Tassi moratori: vanno calcolati in base alla nuova decisione della Corte di Cassazione.
Tassi moratori: ora si calcolano! Due giorni fa la Corte di Cassazione ha emesso una ordinanza ( n. 2319/2017)a dir poco significativa per far chiarezza sull’amletico problema del calcolo del superamento del tasso soglia rilevante ai fini dell’usura. La Corte di Cassazione interviene ancora una volta sull’importante tema della modalità di accertamento del superamento (o no) del tasso soglia rilevante per la disciplina sull’usura. Inutile dire che l’argomento è importante anche in considerazione delle conseguenze civilistiche derivanti dall’aver pattuito un finanziamento con un tasso sopra soglia: ed infatti, l’art. 1815 c.c. al suo secondo comma prevede che «se sono convenuti interessi usurari, la clausola è nulla e non sono dovuti interessi».
Per chi segue questa materia e i suoi sviluppi, ricorderà che la Cassazione con la sentenza 350/2013 si era già espressa sulla problematica della c.d. sommatoria tra interessi corrispettivi e moratori ai fini dell’accertamento del superamento del tasso soglia.
Nella decisione di qualche anno fa la Cassazione aveva stabilito che ai fini dell’applicazione dell’art. 644 c.p., e dell’art. 1815 c.c., comma 2, si intendono usurari gli interessi che superano il limite stabilito dalla legge nel momento in cui essi sono promessi o comunque convenuti, a qualunque titolo, quindi anche a titolo di interessi moratori.
Nonostante quella sentenza molti giudici avevano iniziato a sostenere che in realtà la stessa non era poi così chiara e che si dovevano prendere in considerazione le istruzioni della Banca d’Italia secondo le quali i tassi moratori non possono essere sommati ai fini del calcolo dell’usura e questo in quanto la mora sarebbe da considerarsi una situazione patologica in cui il cliente non dovrebbe incorrere qualora il contratto tranquillamente seguisse il suo corso.
Non mi voglio addentrare su questioni quali quelle che la Banca d’Italia non è certamente un organismo imparziale e a tutela del cittadino correntista né sul fatto che molti corsi di aggiornamento professionale ai magistrati sono stati indetti proprio dalle banche: su questi argomenti basta andare a fare una breve ricerca su internet e si capirà come mai anche dinanzi a fatti conclamati si può arrivare ad avere una sentenza che ci dice tutto ed il contrario di tutto.
Come di diceva, però, la Cassazione è tornata sul punto analizzando il caso di un istituto di credito che aveva chiesto l’ammissione al passivo fallimentare del capitale di un mutuo fondiario e degli interessi previsti dal contratto.

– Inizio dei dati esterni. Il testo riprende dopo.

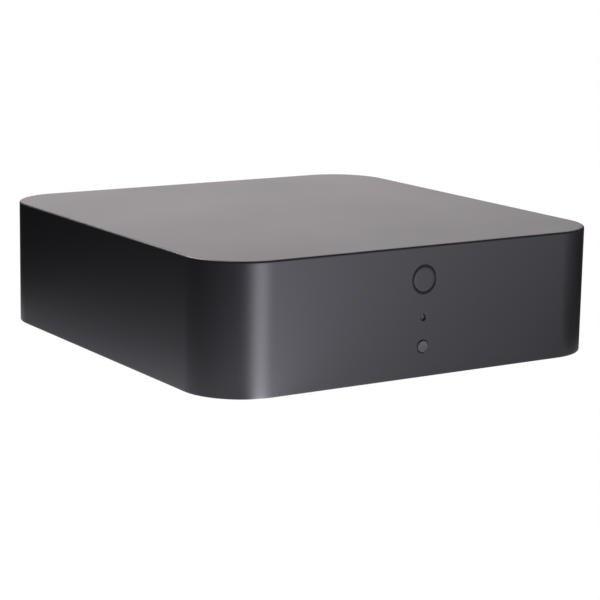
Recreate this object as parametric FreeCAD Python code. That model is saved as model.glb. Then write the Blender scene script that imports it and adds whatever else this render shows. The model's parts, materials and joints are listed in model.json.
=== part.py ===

Il Tribunale di Matera aveva rigettato l’opposizione della Banca che si era vista ammettere dal Giudice delegato soltanto per la sorte capitale “non potendo essere riconosciuti gli interessi moratori”: come emerso dalla CTU, al momento della pattuizione il tasso degli interessi moratori era superiore al tasso soglia, vertendosi, così, in ipotesi di usura originaria (e non in quella di usura sopravvenuta come dedotto dalla banca) e, conseguentemente, ai sensi dell’art. 1815 c.c., la pattuizione del tasso di mora era considerata nulla e nessun interesse spettava». Secondo la Cassazione si debbono intendere usurari gli interessi che superano il limite stabilito dalla legge nel momento in cui essi sono promessi o comunque convenuti, a qualunque titolo, indipendentemente dal momento del loro pagamento; il legislatore, infatti, ha voluto sanzionare l’usura perché realizza una sproporzione oggettive tra la prestazione del creditore e la controprestazione del debitore. Peraltro, la Cassazione richiama anche la sentenza Cass. n. 5324/2003 secondo cui «in tema di contratto di mutuo, l’art. 1 legge n. 108/1996, che prevede la fissazione di un tasso soglia al di là del quale gli interessi pattuiti debbono essere considerati usurari, riguarda sia gli interessi corrispettivi che gli interessi moratori. Ed inoltre richiama la Cass., n. 5598/2017 che aveva cassato la decisione del Tribunale che, in sede di opposizione allo stato al passivo e con riferimento al credito insinuato da una banca, aveva escluso la possibilità di ritenere usurari gli interessi relativi a due contratti di mutuo in ragione della non cumulabilità degli interessi corrispettivi e di quelli moratori.
Alla luce di questa sentenza pare che ogni dubbio sia cancellato in merito a cosa vada effettivamente calcolato per verificare se vi sia o meno usura. Insomma, in buona sostanza, gli interessi moratori andranno calcolati così come qualsiasi altra voce che determini una somma che il mutuatario deve al mutuante indipendentemente dal nome.